WHAT IS EXPECTED: Would you return all of this data exactly, leaving nothing out?
'''
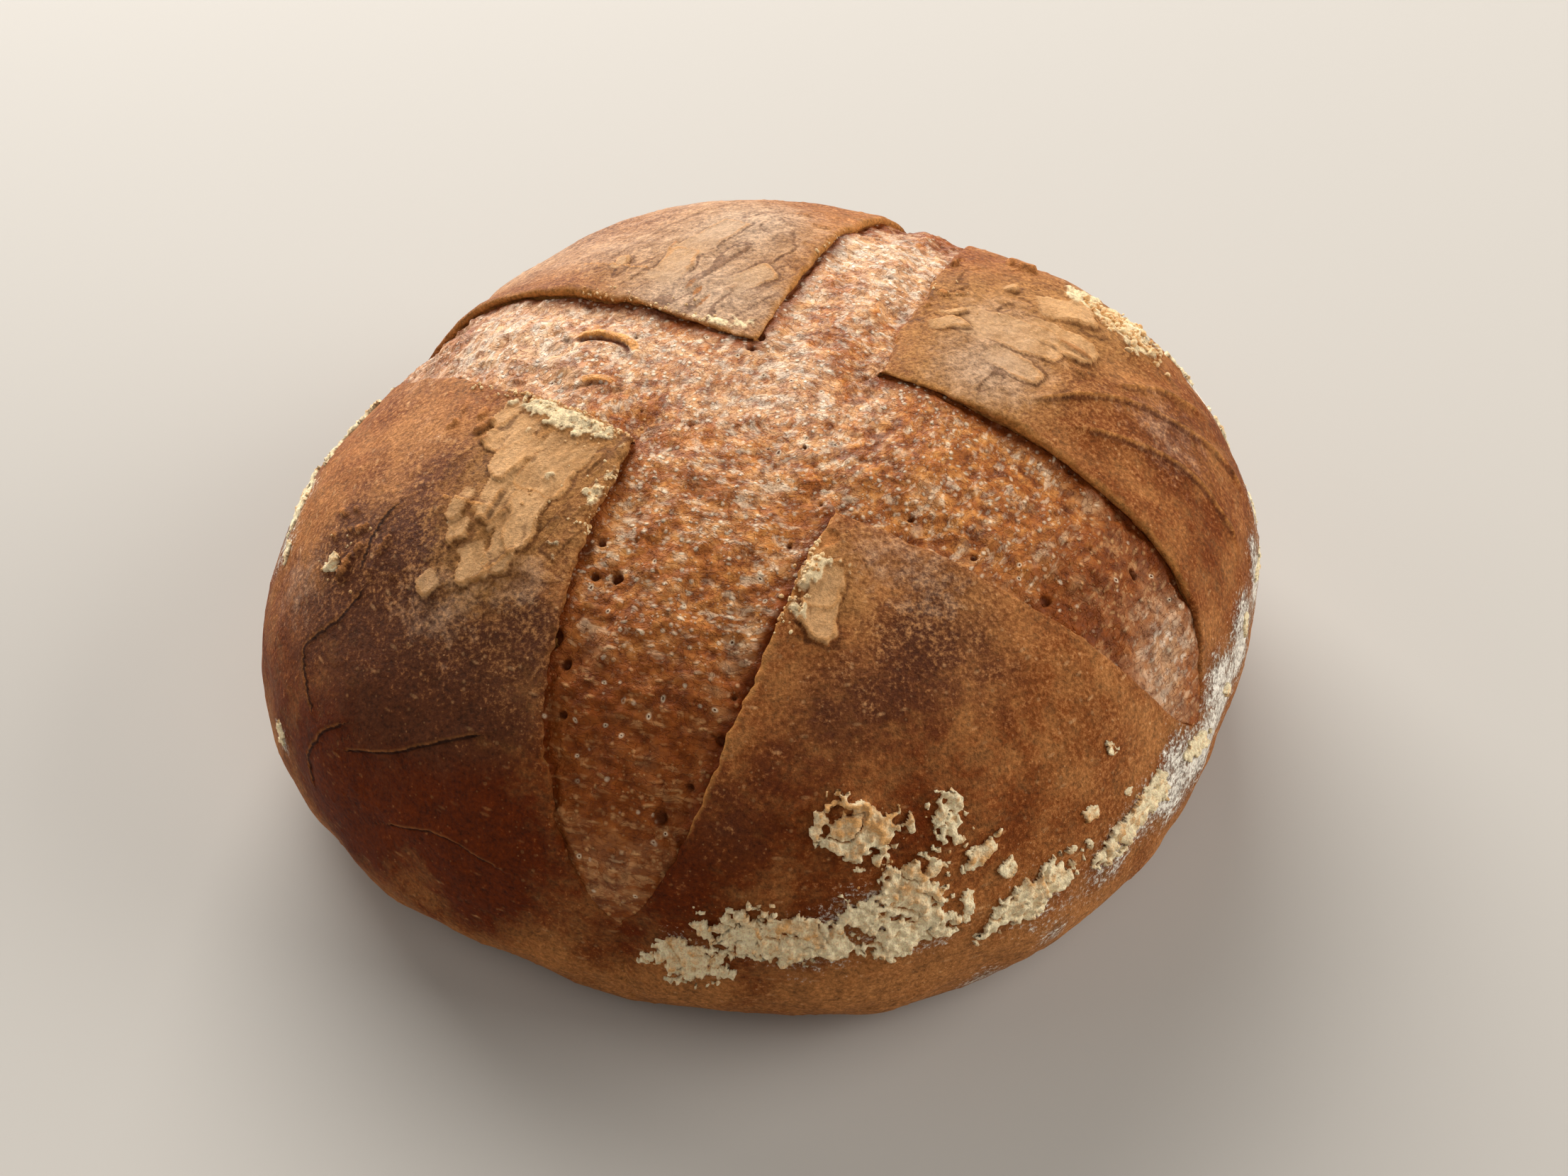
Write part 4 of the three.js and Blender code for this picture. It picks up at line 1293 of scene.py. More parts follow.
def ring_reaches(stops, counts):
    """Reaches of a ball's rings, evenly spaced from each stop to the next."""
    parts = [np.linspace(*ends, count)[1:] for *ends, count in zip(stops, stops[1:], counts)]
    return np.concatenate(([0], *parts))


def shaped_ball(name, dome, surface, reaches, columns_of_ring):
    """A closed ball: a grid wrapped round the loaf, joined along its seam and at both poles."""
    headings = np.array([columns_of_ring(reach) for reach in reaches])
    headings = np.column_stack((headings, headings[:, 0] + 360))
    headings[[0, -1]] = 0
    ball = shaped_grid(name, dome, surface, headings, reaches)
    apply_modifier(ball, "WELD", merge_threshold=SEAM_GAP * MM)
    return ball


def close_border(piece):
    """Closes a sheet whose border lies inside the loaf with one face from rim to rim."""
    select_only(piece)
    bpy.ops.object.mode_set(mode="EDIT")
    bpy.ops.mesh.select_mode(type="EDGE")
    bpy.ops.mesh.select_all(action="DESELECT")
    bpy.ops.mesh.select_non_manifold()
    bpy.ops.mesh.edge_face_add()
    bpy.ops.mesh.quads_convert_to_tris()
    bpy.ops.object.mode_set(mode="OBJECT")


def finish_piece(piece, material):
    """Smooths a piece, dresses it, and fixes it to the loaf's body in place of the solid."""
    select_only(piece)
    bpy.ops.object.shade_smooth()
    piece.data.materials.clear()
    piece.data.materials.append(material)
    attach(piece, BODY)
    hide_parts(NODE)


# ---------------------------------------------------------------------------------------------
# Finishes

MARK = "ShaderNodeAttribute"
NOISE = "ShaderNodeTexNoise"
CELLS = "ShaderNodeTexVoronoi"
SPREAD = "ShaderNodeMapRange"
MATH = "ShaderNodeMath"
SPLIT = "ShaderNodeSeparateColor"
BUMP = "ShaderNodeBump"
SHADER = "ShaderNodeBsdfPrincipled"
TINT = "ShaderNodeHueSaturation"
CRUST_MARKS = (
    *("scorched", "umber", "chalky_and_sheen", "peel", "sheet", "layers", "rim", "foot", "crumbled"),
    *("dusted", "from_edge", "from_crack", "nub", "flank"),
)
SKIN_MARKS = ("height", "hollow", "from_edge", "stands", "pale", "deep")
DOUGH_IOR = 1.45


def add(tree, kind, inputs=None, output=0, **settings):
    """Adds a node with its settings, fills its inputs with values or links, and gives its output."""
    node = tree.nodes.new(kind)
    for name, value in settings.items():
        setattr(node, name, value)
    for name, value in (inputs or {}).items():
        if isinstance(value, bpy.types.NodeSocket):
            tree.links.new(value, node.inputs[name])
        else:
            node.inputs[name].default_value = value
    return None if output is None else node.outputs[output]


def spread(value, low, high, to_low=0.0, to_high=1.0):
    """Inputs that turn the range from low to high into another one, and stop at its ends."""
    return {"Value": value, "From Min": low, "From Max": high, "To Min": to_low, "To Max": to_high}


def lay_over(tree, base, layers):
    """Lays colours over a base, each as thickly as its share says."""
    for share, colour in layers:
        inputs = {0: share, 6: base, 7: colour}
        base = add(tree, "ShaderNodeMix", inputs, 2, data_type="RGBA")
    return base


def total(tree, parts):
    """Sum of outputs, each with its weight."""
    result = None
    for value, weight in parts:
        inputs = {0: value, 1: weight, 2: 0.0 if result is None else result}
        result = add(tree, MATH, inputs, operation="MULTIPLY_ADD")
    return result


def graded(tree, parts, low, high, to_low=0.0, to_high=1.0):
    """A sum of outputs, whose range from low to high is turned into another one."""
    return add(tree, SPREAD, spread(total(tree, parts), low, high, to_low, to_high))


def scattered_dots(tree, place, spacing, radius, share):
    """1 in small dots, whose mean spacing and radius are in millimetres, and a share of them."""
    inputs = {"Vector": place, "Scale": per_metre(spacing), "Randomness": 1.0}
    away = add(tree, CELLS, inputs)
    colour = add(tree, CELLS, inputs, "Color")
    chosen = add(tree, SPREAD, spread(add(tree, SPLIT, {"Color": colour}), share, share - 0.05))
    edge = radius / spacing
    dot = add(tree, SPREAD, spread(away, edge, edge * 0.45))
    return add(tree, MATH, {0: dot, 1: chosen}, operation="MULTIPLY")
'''
SOLUTION FOR THIS EXERCISE:
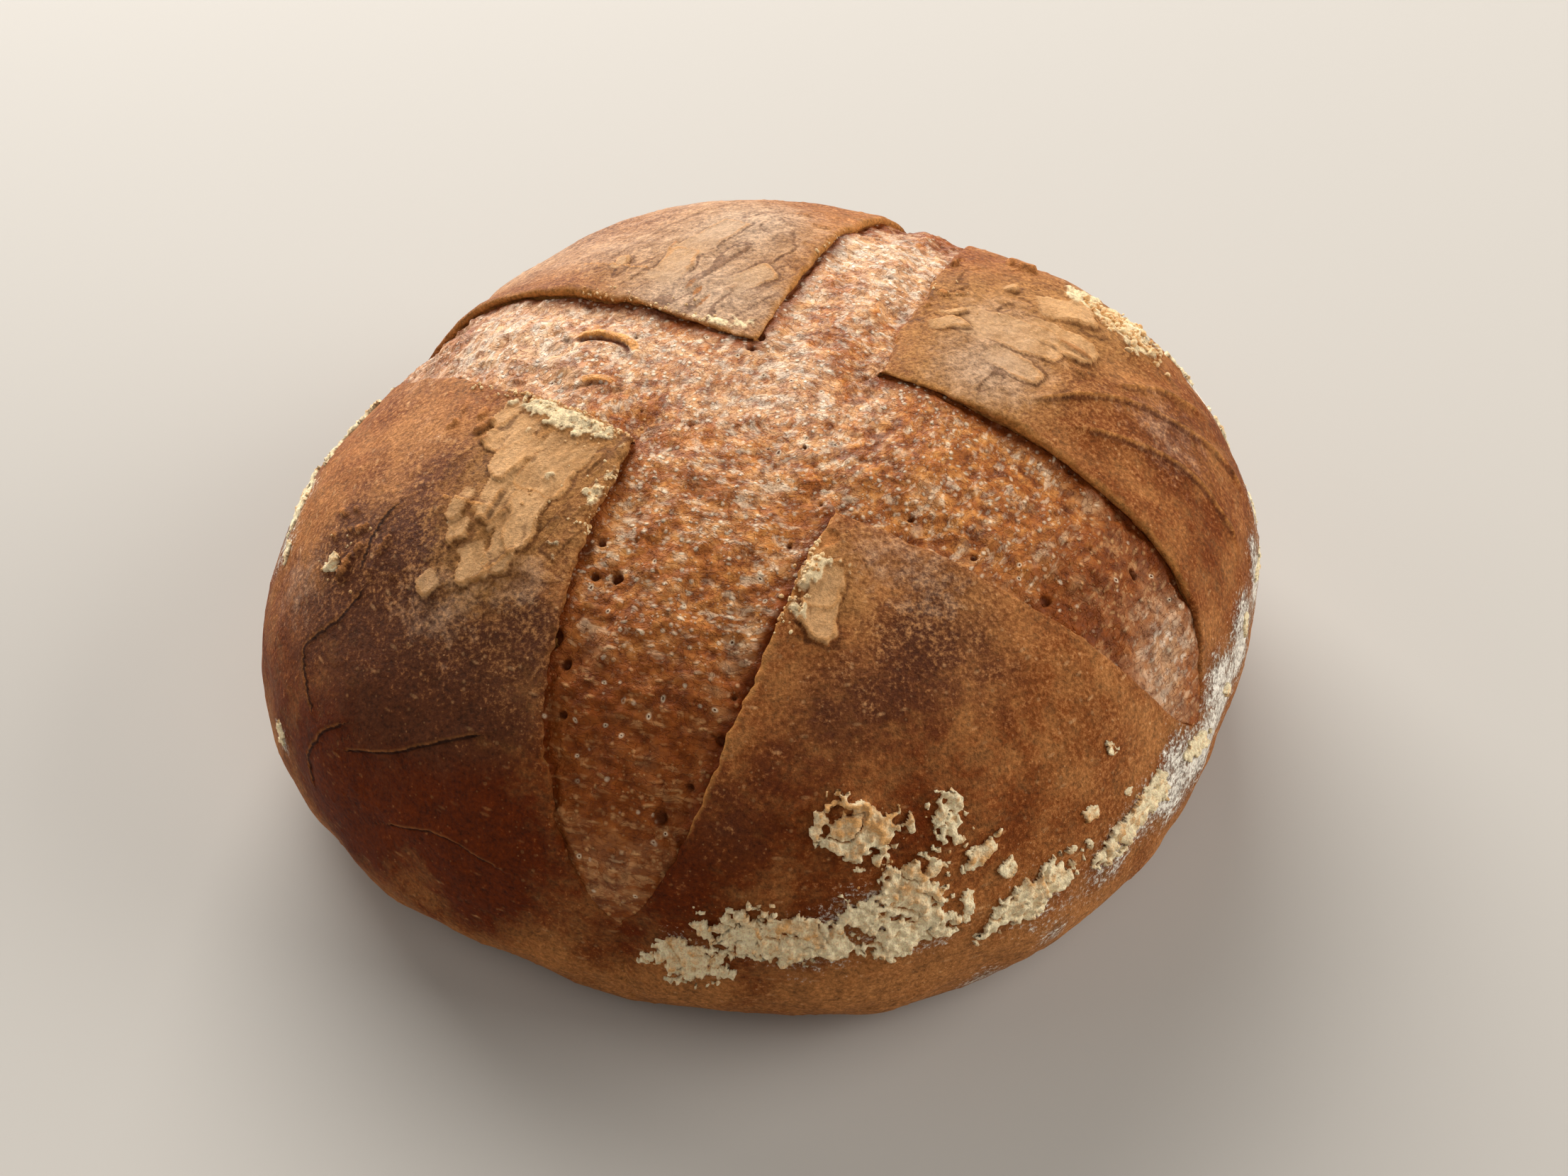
Write part 4 of the three.js and Blender code for this picture. It picks up at line 1293 of scene.py. More parts follow.
def ring_reaches(stops, counts):
    """Reaches of a ball's rings, evenly spaced from each stop to the next."""
    parts = [np.linspace(*ends, count)[1:] for *ends, count in zip(stops, stops[1:], counts)]
    return np.concatenate(([0], *parts))


def shaped_ball(name, dome, surface, reaches, columns_of_ring):
    """A closed ball: a grid wrapped round the loaf, joined along its seam and at both poles."""
    headings = np.array([columns_of_ring(reach) for reach in reaches])
    headings = np.column_stack((headings, headings[:, 0] + 360))
    headings[[0, -1]] = 0
    ball = shaped_grid(name, dome, surface, headings, reaches)
    apply_modifier(ball, "WELD", merge_threshold=SEAM_GAP * MM)
    return ball


def close_border(piece):
    """Closes a sheet whose border lies inside the loaf with one face from rim to rim."""
    select_only(piece)
    bpy.ops.object.mode_set(mode="EDIT")
    bpy.ops.mesh.select_mode(type="EDGE")
    bpy.ops.mesh.select_all(action="DESELECT")
    bpy.ops.mesh.select_non_manifold()
    bpy.ops.mesh.edge_face_add()
    bpy.ops.mesh.quads_convert_to_tris()
    bpy.ops.object.mode_set(mode="OBJECT")


def finish_piece(piece, material):
    """Smooths a piece, dresses it, and fixes it to the loaf's body in place of the solid."""
    select_only(piece)
    bpy.ops.object.shade_smooth()
    piece.data.materials.clear()
    piece.data.materials.append(material)
    attach(piece, BODY)
    hide_parts(NODE)


# ---------------------------------------------------------------------------------------------
# Finishes

MARK = "ShaderNodeAttribute"
NOISE = "ShaderNodeTexNoise"
CELLS = "ShaderNodeTexVoronoi"
SPREAD = "ShaderNodeMapRange"
MATH = "ShaderNodeMath"
SPLIT = "ShaderNodeSeparateColor"
BUMP = "ShaderNodeBump"
SHADER = "ShaderNodeBsdfPrincipled"
TINT = "ShaderNodeHueSaturation"
CRUST_MARKS = (
    *("scorched", "umber", "chalky_and_sheen", "peel", "sheet", "layers", "rim", "foot", "crumbled"),
    *("dusted", "from_edge", "from_crack", "nub", "flank"),
)
SKIN_MARKS = ("height", "hollow", "from_edge", "stands", "pale", "deep")
DOUGH_IOR = 1.45


def add(tree, kind, inputs=None, output=0, **settings):
    """Adds a node with its settings, fills its inputs with values or links, and gives its output."""
    node = tree.nodes.new(kind)
    for name, value in settings.items():
        setattr(node, name, value)
    for name, value in (inputs or {}).items():
        if isinstance(value, bpy.types.NodeSocket):
            tree.links.new(value, node.inputs[name])
        else:
            node.inputs[name].default_value = value
    return None if output is None else node.outputs[output]


def spread(value, low, high, to_low=0.0, to_high=1.0):
    """Inputs that turn the range from low to high into another one, and stop at its ends."""
    return {"Value": value, "From Min": low, "From Max": high, "To Min": to_low, "To Max": to_high}


def lay_over(tree, base, layers):
    """Lays colours over a base, each as thickly as its share says."""
    for share, colour in layers:
        inputs = {0: share, 6: base, 7: colour}
        base = add(tree, "ShaderNodeMix", inputs, 2, data_type="RGBA")
    return base


def total(tree, parts):
    """Sum of outputs, each with its weight."""
    result = None
    for value, weight in parts:
        inputs = {0: value, 1: weight, 2: 0.0 if result is None else result}
        result = add(tree, MATH, inputs, operation="MULTIPLY_ADD")
    return result


def graded(tree, parts, low, high, to_low=0.0, to_high=1.0):
    """A sum of outputs, whose range from low to high is turned into another one."""
    return add(tree, SPREAD, spread(total(tree, parts), low, high, to_low, to_high))


def scattered_dots(tree, place, spacing, radius, share):
    """1 in small dots, whose mean spacing and radius are in millimetres, and a share of them."""
    inputs = {"Vector": place, "Scale": per_metre(spacing), "Randomness": 1.0}
    away = add(tree, CELLS, inputs)
    colour = add(tree, CELLS, inputs, "Color")
    chosen = add(tree, SPREAD, spread(add(tree, SPLIT, {"Color": colour}), share, share - 0.05))
    edge = radius / spacing
    dot = add(tree, SPREAD, spread(away, edge, edge * 0.45))
    return add(tree, MATH, {0: dot, 1: chosen}, operation="MULTIPLY")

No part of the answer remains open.